The monitoring system will alert if strangers follow students when they enter the building, a university official told the Beijing News, according to the Telegraph.

For a machine that literally opens a door based on your looks, it can be very forgiving.

“Even after I had my hair cut, the machine still recognized me,” a student told People’s Daily Online. “There is a 3-D face model database, so even if you wear makeup or gain weight, the machine recognizes you anyway.”

But the system can also create logjams at the door, with some residents complaining on social media that after classes a crowd forms to get in the dormitory since students can only enter one face at a time.

The school is the first among Beijing region universities to adopt this technology, which could roll out to another nine undergraduate female dormitories, according to local reports.

Facial recognition is seeping into all walks of life in China.
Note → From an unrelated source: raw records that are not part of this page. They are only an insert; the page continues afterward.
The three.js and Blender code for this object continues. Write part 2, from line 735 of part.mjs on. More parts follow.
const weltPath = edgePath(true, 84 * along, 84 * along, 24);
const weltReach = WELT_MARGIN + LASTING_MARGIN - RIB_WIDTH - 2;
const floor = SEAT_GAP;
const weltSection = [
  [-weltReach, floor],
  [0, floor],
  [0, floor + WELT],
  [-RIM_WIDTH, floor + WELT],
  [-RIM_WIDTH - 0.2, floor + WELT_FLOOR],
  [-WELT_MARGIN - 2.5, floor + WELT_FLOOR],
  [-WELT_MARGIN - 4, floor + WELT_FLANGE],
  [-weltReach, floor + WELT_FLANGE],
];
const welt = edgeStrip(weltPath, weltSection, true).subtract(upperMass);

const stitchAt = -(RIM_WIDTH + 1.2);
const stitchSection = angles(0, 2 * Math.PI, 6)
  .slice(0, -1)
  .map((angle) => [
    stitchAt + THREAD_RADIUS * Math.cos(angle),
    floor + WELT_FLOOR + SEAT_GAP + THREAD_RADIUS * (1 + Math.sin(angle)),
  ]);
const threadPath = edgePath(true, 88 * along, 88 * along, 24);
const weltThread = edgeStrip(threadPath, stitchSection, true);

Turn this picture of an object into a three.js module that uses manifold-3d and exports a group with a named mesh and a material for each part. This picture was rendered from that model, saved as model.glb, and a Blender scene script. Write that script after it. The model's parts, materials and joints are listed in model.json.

Cameras at the running course in Shanghai’s Mingzhuhu Park track faces to measure a runners’ speed, according to China Daily. In Wuzhen, which gets nearly seven million tourists visit a year, China’s search giant, Baidu, replaced a ticket-based entry pass system for attractions with a face scan so that entrance ways to tourist areas automatically open to hotel guests without any prompting. The town gets nearly seven million tourists visit every year, according to the New York Times.


Baidu even worked with KFC to develop screens to predict what a customer wants to eat (though it failed to impress one customer that the Guardian spoke with: “If it knows in future what I want to eat that’s great, but at the moment it’s not very smart.”)

And earlier this year Western media breathless reported that Beijing authorities sought to curtail toilet paper theft at the restrooms of the Temple of Heaven by installing toilet paper dispensers with face scanners. Each face was allotting a two-foot long sheet of tissue paper, with a nine minute delay till the next dispensation.

“If we encounter guests who have diarrhea or any other situation in which they urgently require toilet paper, then our staff on the ground will directly provide the toilet paper,” a park spokesman told the Beijing Wanbao newspaper.